(INPUT):

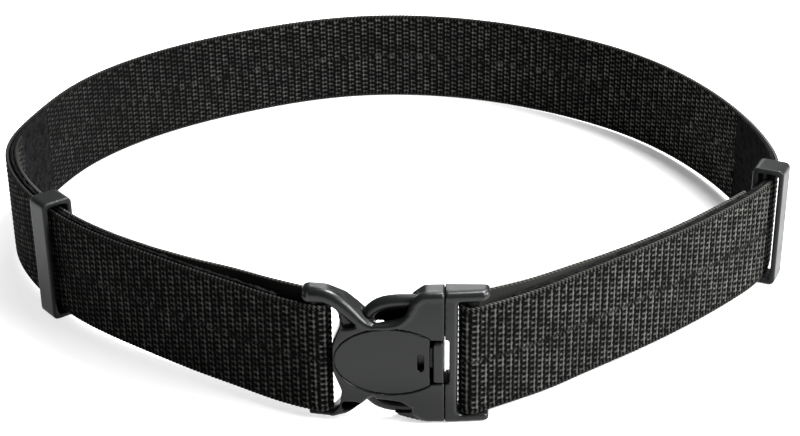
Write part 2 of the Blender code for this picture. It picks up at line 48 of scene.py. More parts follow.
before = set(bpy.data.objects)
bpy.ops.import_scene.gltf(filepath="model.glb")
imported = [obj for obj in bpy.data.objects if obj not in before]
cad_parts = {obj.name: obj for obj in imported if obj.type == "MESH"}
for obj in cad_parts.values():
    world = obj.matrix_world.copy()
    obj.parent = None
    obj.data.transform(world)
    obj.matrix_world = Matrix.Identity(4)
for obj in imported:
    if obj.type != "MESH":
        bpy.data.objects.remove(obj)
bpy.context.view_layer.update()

MM = 0.001

# The strap's course, seen from above, in mm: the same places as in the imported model
Station = namedtuple("Station", "x y")
BELT_PLAN = tuple(
    Station(*row)
    for row in (
        (-45.7, -165.8),
        (-63.5, -153.8),
        (-81.9, -141.1),
        (-111.2, -119.3),
        (-141.3, -93.7),
        (-157.6, -74.7),
        (-170.9, -54.3),
        (-181.2, -32.0),
        (-187.1, -3.7),
        (-181.1, 34.0),
        (-166.7, 76.0),
        (-129.7, 123.6),
        (-80.1, 157.6),
        (-24.1, 178.4),
        (36.0, 175.8),
        (90.4, 151.6),
        (135.7, 112.8),
        (164.7, 66.2),
        (179.5, 23.6),
        (185.5, -11.0),
        (185.2, -36.3),
        (177.7, -57.0),
        (163.6, -74.8),
        (142.3, -96.2),
        (100.8, -131.4),
        (81.8, -146.1),
        (63.4, -160.4),
    )
)
# The buckle's middle and its turn about Z, and where its two web bars stand in its own plane
BUCKLE_AT = Vector((5.2, -177.4, 31.0)) * MM
BUCKLE_TURN = math.radians(-2.8)
BAR_DEPTH = 6.1 * MM
LEFT_BAR_U = -34.3 * MM
RIGHT_BAR_U = 28.9 * MM
FOLD_RADIUS = 4.3 * MM
# The stiff web doesn't hug its bars: how far each fold stands off, into the buckle
LEFT_SLACK = 0.6 * MM
RIGHT_SLACK = 0.9 * MM
# Directions of the web at the bars, against the buckle's plane, and how long the two tails are
WEB_LEAVES_LEFT_BAR = math.radians(22.0)
WEB_LEAVES_RIGHT_BAR = math.radians(31.0)
TAIL_LEFT = 250.0 * MM
TAIL_RIGHT = 170.0 * MM
WEB_HALF = 1.0 * MM
GAP = 0.3 * MM
# Where the pile panels start and end, along the outer line from the nearest bar
PANEL_LEFT = (20.0 * MM, 285.0 * MM)
PANEL_RIGHT = (20.0 * MM, 270.0 * MM)
PANEL_THICK = 1.6 * MM
PANEL_WIDTH = 50.2 * MM
# How far the panels' long edges bulge, how uneven their faces are, and how ragged their last millimetres
PANEL_BULGE = 0.3 * MM
PANEL_BUMPS = 0.2 * MM
PANEL_RAGGED = 0.9 * MM
PANEL_RAGGED_OVER = 6.0 * MM
# The strap's lower edge is on the floor at the back, and this much above it at the buckle
EDGE_RISE = 4.4 * MM
EDGE_FRONT = BUCKLE_AT.y
EDGE_BACK = max(row.y for row in BELT_PLAN) * MM
# How far each tail stands off the strap, and how much higher it lies, in mm
TailRow = namedtuple("TailRow", "distance left right higher")
TAIL_OPENING = tuple(
    TailRow(*row)
    for row in (
        (0.0, 8.6, 8.6, 0.0),
        (6.0, 11.8, 10.4, 0.3),
        (12.0, 12.6, 10.8, 0.6),
        (20.0, 12.2, 10.0, 0.6),
        (30.0, 11.4, 9.0, 0.5),
        (50.0, 9.9, 7.2, 0.5),
        (70.0, 7.1, 5.5, 0.5),
        (90.0, 5.1, 4.7, 0.5),
        (110.0, 4.2, 4.2, 0.5),
    )
)
# Steps of the worked-out course, and the lengths over which the tails and the whole course are averaged
ROUTE_STEP = 0.4 * MM
SPLINE_STEPS = 80
TAIL_EASE = 4.0 * MM
FOLD_EASE = 2.0 * MM

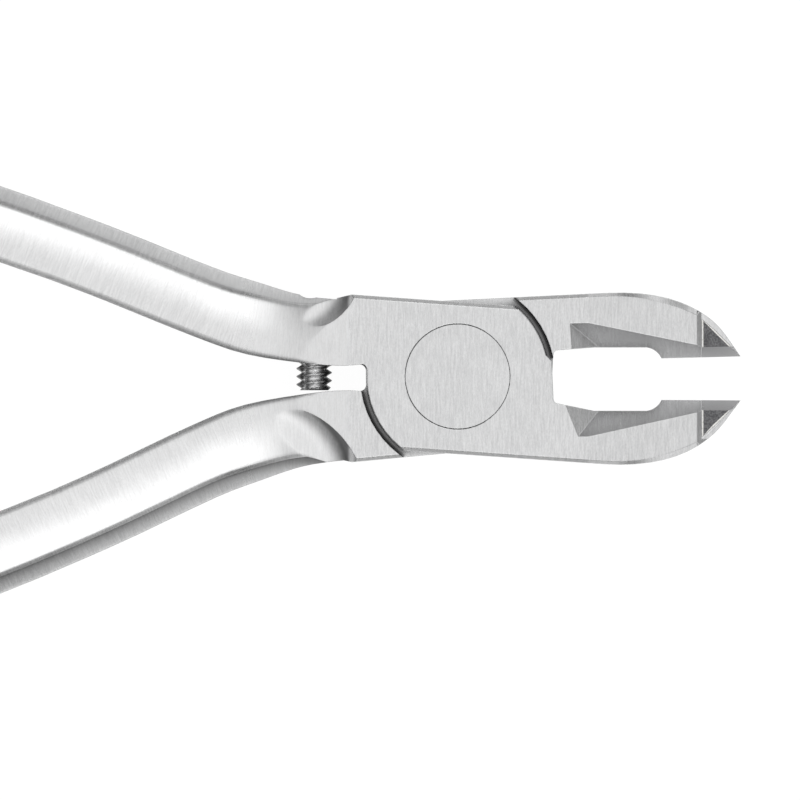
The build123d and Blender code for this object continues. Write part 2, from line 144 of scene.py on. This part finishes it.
class Shader:
    """The nodes of one material or world."""

    def __init__(self, owner):
        owner.use_nodes = True
        self.tree = owner.node_tree
        self.tree.nodes.clear()

    def node(self, kind, settings=None, inputs=None, outputs=(0,)):
        """Adds a node, applies its settings, then fills its inputs with values or links."""
        made = self.tree.nodes.new(kind)
        for name, value in (settings or {}).items():
            setattr(made, name, value)
        for name, value in (inputs or {}).items():
            if isinstance(value, Socket):
                self.tree.links.new(value.output, made.inputs[name])
            else:
                made.inputs[name].default_value = value
        found = [Socket(self, made.outputs[name]) for name in outputs if made.outputs]
        return found[0] if len(found) == 1 else found

    def parts(self, vector):
        """The x, y and z of a vector."""
        return self.node("ShaderNodeSeparateXYZ", inputs={"Vector": vector}, outputs=("X", "Y", "Z"))

    def place(self):
        """The x, y and z of a point in the piece's own frame, so that a finish rides with it."""
        return self.parts(self.node("ShaderNodeTexCoord", outputs=("Object",)))

    def facing(self):
        """The x, y and z of the way a point faces, in the piece's own frame."""
        return self.parts(self.node("ShaderNodeTexCoord", outputs=("Normal",)))

    def noise(self, x, y, z, detail, roughness):
        """Noise between 0 and 1 at a point that is already scaled along each axis."""
        point = self.node("ShaderNodeCombineXYZ", inputs={"X": x, "Y": y, "Z": z})
        values = {"Vector": point, "Scale": 1.0, "Detail": detail, "Roughness": roughness}
        return self.node("ShaderNodeTexNoise", inputs=values)

    def step(self, value, span, bottom=0.0, top=1.0):
        """Goes smoothly from bottom to top as value goes from the start of span to its end."""
        low, high = span
        values = {"Value": value, "From Min": low, "From Max": high, "To Min": bottom, "To Max": top}
        return self.node("ShaderNodeMapRange", {"interpolation_type": "SMOOTHSTEP"}, values)

    def openness(self, reach):
        """From 0 in a slot or a seam to 1 on an open face, judged by what stands within this reach."""
        values = {"Distance": reach}
        free = self.node("ShaderNodeAmbientOcclusion", {"samples": CREVICE_SAMPLES}, values, ("AO",))
        return self.step(free, OPEN_SHARE)

    def tint(self, share, first, second):
        """A colour that goes from first to second with share."""
        values = {0: share, 6: first, 7: second}
        return self.node("ShaderNodeMix", {"data_type": "RGBA"}, values, outputs=(2,))

    def blend(self, share, first, second):
        """A direction that goes from first to second with share."""
        values = {0: share, 4: first, 5: second}
        return self.node("ShaderNodeMix", {"data_type": "VECTOR"}, values, outputs=(1,))

    def rolled(self, ease):
        """The way a point faces, with the edges rolled over by a buff, by this much."""
        return self.node("ShaderNodeBevel", {"samples": EDGE_SAMPLES}, {"Radius": ease})

    def metal(self, colour, roughness, height, depth, rolled=None):
        """Closes a metal's tree: its colour, its roughness, a surface relief of this depth, and its
        rolled edges."""
        rolled = rolled or self.rolled(FINE_EASE)
        values = {"Height": height, "Strength": 1.0, "Distance": depth, "Normal": rolled}
        relief = self.node("ShaderNodeBump", inputs=values)
        values = {"Base Color": colour, "Roughness": roughness, "Metallic": 1.0, "Normal": relief}
        surface = self.node("ShaderNodeBsdfPrincipled", inputs=values)
        self.node("ShaderNodeOutputMaterial", inputs={"Surface": surface})


def new_material(name):
    """A new material and the shader that fills it."""
    material = bpy.data.materials.new(name)
    return material, Shader(material)


def opaque(colour):
    """A colour with the full opacity that a colour socket wants."""
    return (*colour, 1.0)


def dress(node, material):
    """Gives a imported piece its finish."""
    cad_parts[node].material_slots[0].material = material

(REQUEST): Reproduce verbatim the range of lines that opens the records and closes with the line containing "obj.data.transform(world)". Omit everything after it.

(ANSWER FOR THIS EXERCISE):
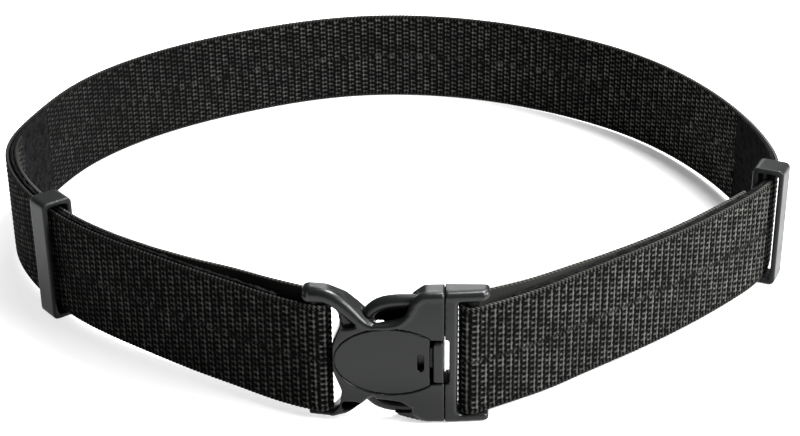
Write part 2 of the Blender code for this picture. It picks up at line 48 of scene.py. More parts follow.
before = set(bpy.data.objects)
bpy.ops.import_scene.gltf(filepath="model.glb")
imported = [obj for obj in bpy.data.objects if obj not in before]
cad_parts = {obj.name: obj for obj in imported if obj.type == "MESH"}
for obj in cad_parts.values():
    world = obj.matrix_world.copy()
    obj.parent = None
    obj.data.transform(world)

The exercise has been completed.